5. With O as centre and OP as radius draw a circle.
6. From G mark arcs of radius 5.8 cm on the circle. Mark them at R and S
7. Join PR and RQ. PQR is the required triangle.

 

13. Construct a ∆PQR in which QR = 5 cm, ∠P = 40° and the median PG from P to QR is 4.4 cm. Find the length of the altitude from P to QR.
Answer Key:

Steps of construction

1. Draw a line segment RQ = 5 cm.
2. At R draw RE such that ∠QRE = 40°
3. At R, draw RF such that ∠ERF = 90°
4. Draw the perpendicular bisector to RQ, which intersects RF at O and RQ at G.
5. With O as centre and OP as radius draw a circle.
6. From G mark arcs of radius 4.4 cm on the circle.

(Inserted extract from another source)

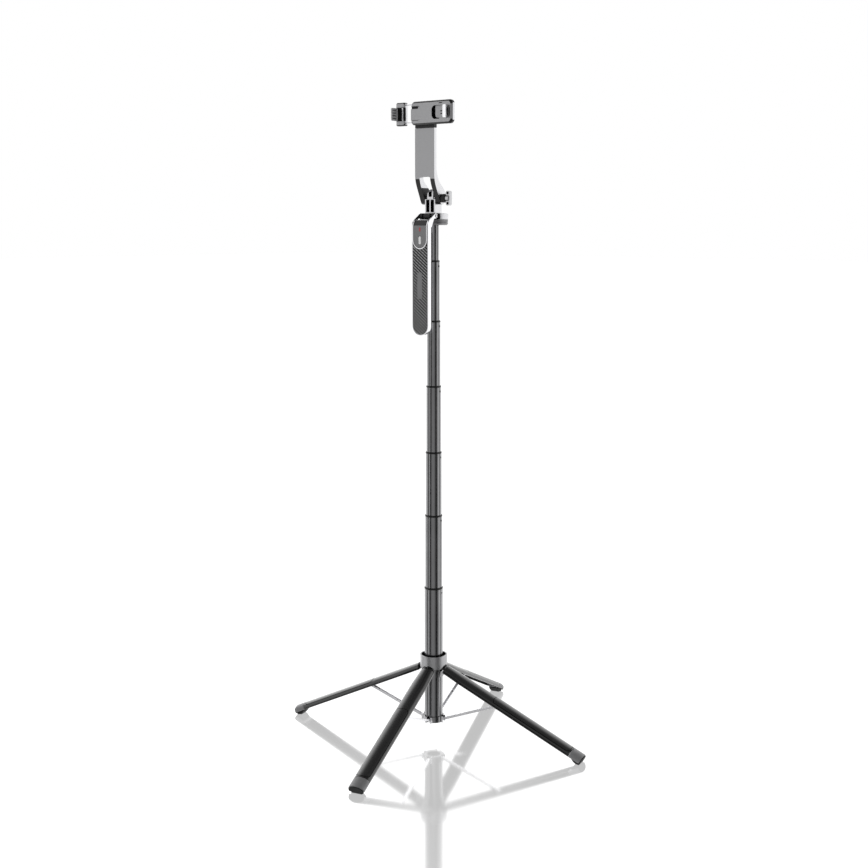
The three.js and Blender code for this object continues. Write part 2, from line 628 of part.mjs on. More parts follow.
function gripFrame() {
  const outline = roundedRectangle(-GRIP_HALF, GRIP_HALF, GRIP_BOTTOM, GRIP_TOP, GRIP_HALF - 1, 2);
  const wall = GRIP_WALL;
  const hollow = roundedRectangle(
    -GRIP_HALF + wall, GRIP_HALF - wall, GRIP_BOTTOM + wall, GRIP_TOP + 9, GRIP_HALF - 1 - wall, 1);
  const tray = frontPlate(outline, GRIP_BACK, GRIP_FRONT)
    .subtract(frontPlate(hollow, GRIP_BACK + wall, GRIP_FRONT + 5));
  const [forward, up] = GRIP_PIVOT;
  const ear = [
    [forward - 2.8, up - 2], [forward, up - 3.6], [18.4, up - 4.2], [GRIP_BACK, GRIP_TOP - 8],
    [GRIP_FRONT, GRIP_TOP - 8], [GRIP_FRONT, GRIP_TOP - 3], [GRIP_BACK + 1, GRIP_TOP + 6],
    [forward + 3, up + 3], [forward, up + 3.6], [forward - 2.8, up + 2], [forward - 3.6, up],
  ];
  let result = tray;
  for (const [x0, x1] of [[GRIP_HALF - GRIP_WALL, GRIP_HALF], [-GRIP_HALF, GRIP_WALL - GRIP_HALF]]) {
    result = result.add(sidePlate(ear, x0, x1));
  }
  return result.subtract(bar('x', 1.5 + GAP, -20, 20, gripCentre));
}

function gripCover() {
  const half = GRIP_HALF - GRIP_WALL - GAP;
  const outline = roundedRectangle(
    -half, half, GRIP_BOTTOM + GRIP_WALL + GAP, BEZEL_BOTTOM + 12, GRIP_HALF - 1 - GRIP_WALL - GAP, 0.5);
  const notch = frontPlate(shield(-GAP, GRIP_TOP + 20), 20, 40);
  const core = roundedRectangle(
    -half + 3, half - 3, GRIP_BOTTOM + 5, BEZEL_BOTTOM - 8, GRIP_HALF - 6, 0.5);
  const hollow = frontPlate(core, 20, GRIP_FRONT - 1.6);
  return frontPlate(outline, GRIP_BACK + GRIP_WALL + GAP, GRIP_FRONT + 0.8).subtract(notch).subtract(hollow);
}

function remoteBezel() {
  const outer = frontPlate(shield(0, GRIP_TOP + 2), GRIP_BACK + GRIP_WALL + GAP, GRIP_FRONT + 1);
  const inner = frontPlate(shield(1.7, GRIP_TOP + 20), 20, 40);
  return outer.subtract(inner);
}

function remoteBody() {
  const slant = sidePlate([
    [GRIP_BACK + 2, REMOTE_BOTTOM - 5], [GRIP_FRONT + 0.6, REMOTE_BOTTOM - 5],
    [GRIP_FRONT + 0.6, REMOTE_TOP - 7], [GRIP_FRONT - 4.6, REMOTE_TOP], [GRIP_BACK + 2, REMOTE_TOP],
  ], -REMOTE_HALF - 1, REMOTE_HALF + 1);
  const body = frontPlate(shield(2, REMOTE_TOP + 4), GRIP_BACK + GRIP_WALL + GAP, GRIP_FRONT + 2);
  const cell = bar('y', 6.6, -28.6, -20, [0, 806], 24);
  const [low, high] = BUTTON_Z;
  const seat = frontPlate(
    roundedRectangle(-BUTTON_HALF - GAP, BUTTON_HALF + GAP, low - GAP, high + GAP, BUTTON_HALF), 30, 40, 4);
  return body.intersect(slant).subtract(cell).subtract(seat);
}

function remoteButton() {
  const [low, high] = BUTTON_Z;
  return frontPlate(
    roundedRectangle(-BUTTON_HALF, BUTTON_HALF, low, high, BUTTON_HALF - 0.05), 31.2, GRIP_FRONT + 1.2, 4);
}

add(group, 'grip_frame', gripFrame(), brightMetal);
add(group, 'grip_cover', gripCover(), carbonTwill);
add(group, 'remote_bezel', remoteBezel(), brightMetal);
add(group, 'remote_body', remoteBody(), greyPlastic);
add(group, 'remote_button', remoteButton(), whitePlastic);
add(group, 'remote_cell', bar('y', 6.2, -28.2, -25.9, [0, 806], 24), brightMetal);

export default group;
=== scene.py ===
"""Looks of the telescopic selfie stick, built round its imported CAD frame. Lengths are millimetres
until a piece is settled on its body; forward is -Y, and the wing knob is on the +X side."""
import json
import math

import bmesh
import bpy
from mathutils import Matrix, Vector


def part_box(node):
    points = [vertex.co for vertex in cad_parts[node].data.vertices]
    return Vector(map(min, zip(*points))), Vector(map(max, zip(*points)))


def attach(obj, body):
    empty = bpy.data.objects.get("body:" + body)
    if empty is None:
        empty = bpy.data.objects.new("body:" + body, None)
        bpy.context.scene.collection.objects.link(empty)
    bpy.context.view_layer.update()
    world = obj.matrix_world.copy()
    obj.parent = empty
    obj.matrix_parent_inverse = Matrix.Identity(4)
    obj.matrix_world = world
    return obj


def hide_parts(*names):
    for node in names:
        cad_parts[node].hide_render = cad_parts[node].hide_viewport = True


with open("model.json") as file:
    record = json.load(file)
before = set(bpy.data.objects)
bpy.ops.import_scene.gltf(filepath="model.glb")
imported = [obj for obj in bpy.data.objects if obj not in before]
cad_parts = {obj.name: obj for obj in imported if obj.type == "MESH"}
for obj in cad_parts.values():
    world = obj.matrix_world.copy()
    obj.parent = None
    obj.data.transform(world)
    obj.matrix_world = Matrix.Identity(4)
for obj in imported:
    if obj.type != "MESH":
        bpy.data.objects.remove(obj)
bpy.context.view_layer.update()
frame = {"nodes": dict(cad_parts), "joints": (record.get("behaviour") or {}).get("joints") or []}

MM = 0.001
SIDES = 96                  # sides of a turned piece
FINE = 12                   # points on a quarter of a rounded corner


# ---- places taken from the frame ----
def node_box(node):
    """Lowest and highest corner of a CAD node, in millimetres."""
    low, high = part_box(node)
    return low / MM, high / MM


joints = {joint["name"]: joint for joint in frame["joints"]}


def pivot(joint):
    return Vector(joints[joint]["pos_m"]) / MM


LEGS = ("right", "back", "left", "front")
hinge = pivot("leg_right_fold")
HINGE_R = math.hypot(hinge.x, hinge.y)
HINGE_Z = hinge.z
strut_joint = pivot("strut_right_fold")
STRUT_R = math.hypot(strut_joint.x, strut_joint.y)
STRUT_Z = strut_joint.z
DROOP = math.atan2(HINGE_Z - STRUT_Z, STRUT_R - HINGE_R)
STRUT_PIVOT = (STRUT_R - HINGE_R) / math.cos(DROOP)     # along the leg
TILT = pivot("arm_tilt")
TILT_AXIS = (TILT.y, TILT.z)
GRIP_PIVOT = pivot("grip_fold")
GRIP_AXIS = (GRIP_PIVOT.y, GRIP_PIVOT.z)
CLAMP_Z = pivot("clamp_swivel").z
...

Mark them as P and S.
7. Join PR and PQ. Then ∆PQR is the required triangle.
8. From P draw a line PN which is perpendicular to RQ it meets at N.
9. Measure the altitude PN.
   PN = 2.2 cm.

14. Construct a ∆PQR such that QR = 6.5 cm, ∠P = 60° and the altitude from P to QR is of length 4.5 cm.
Answer Key:

Steps of construction

1. Draw a line segment QR = 6.5 cm.
2. At Q draw QE such that ∠RQE = 60°.
3. At Q, draw QF such that ∠EQF = 90°.
4. Draw the perpendicular of QR which intersects QF at O and QR at G.
5. With O as centre and OQ as radius draw a circle.
6. X Y intersects QR at G. On X Y, from G mark an arc at M. Such that GM = 4.5 cm.
7. Draw AB through M which is parallel to QR.
8. AB Meets the circle at P and S.
9. join QP and RP.
   PQR is the required triangle.

 

15.Construct a ∆ABC such that AB = 5.5 cm, ∠C = 25° and the altitude from C to AB is
Answer Key:

Steps of construction

1. Draw a line segment AB = 5.5 cm.
2. At A draw AE such that ∠BAE = 25°.
3. At A draw AF such that ∠EAF = 90°.
4. Draw the perpendicular bisector of AB which intersects AF at O and AB at G.
5. With O as centre and OB as radius draw a circle.
6. X Y intersects AB at G. On X Y, from G mark an arc at M. Such that GM = 4 cm.
7. Through M draw a line parallel to AB intersect the circle at C and D.
8. Join AC and BC.
   ABC is the required triangle.

 

16. Draw a triangle ABC of base BC = 5.6 cm, ∠A = 40° and the bisector of ∠A meets BC at D such that CD = 4 cm.
Answer Key:

Steps of construction

1. Draw a line segment BC = 5.6 cm.
2. At B draw BE such that ∠CBE = 40°.
3. At B draw BF such that ∠EBF = 90°.
4. Draw the perpendicular bisector to BC which intersects BF at O and BC at G.
5. With O as centre and OB as radius draw a circle.
6. From C mark an arc of 4 cm on CB at D.
7. The perpendicular bisector intersects the circle at I. Joint ID.
8. ID produced meets the circle at A. Now Join AB and AC.
   This ABC is the required triangle.

17. Draw ∆PQR such that PQ = 6.8 cm, vertical angle is 50° and the bisector of the vertical angle meets the base at D where PD = 5.2 cm
Answer Key:

Steps of construction

1. Draw a line segment PQ = 6.8 cm.
2. At P draw PE such that ∠QPE = 50°.
3. At P draw PF such that ∠EPF = 90°.
4. Draw the perpendicular bisector to PQ which intersects PF at O and PQ at G.
5. With O as centre and OP as radius draw a circle.
6. From P mark an arc of 5.2 cm on PQ at D.
7. The perpendicular bisector intersects the circle at I. Join ID.
8. ID produced meets the circle at A. Now Joint PR and QR. This PQR is the required triangle.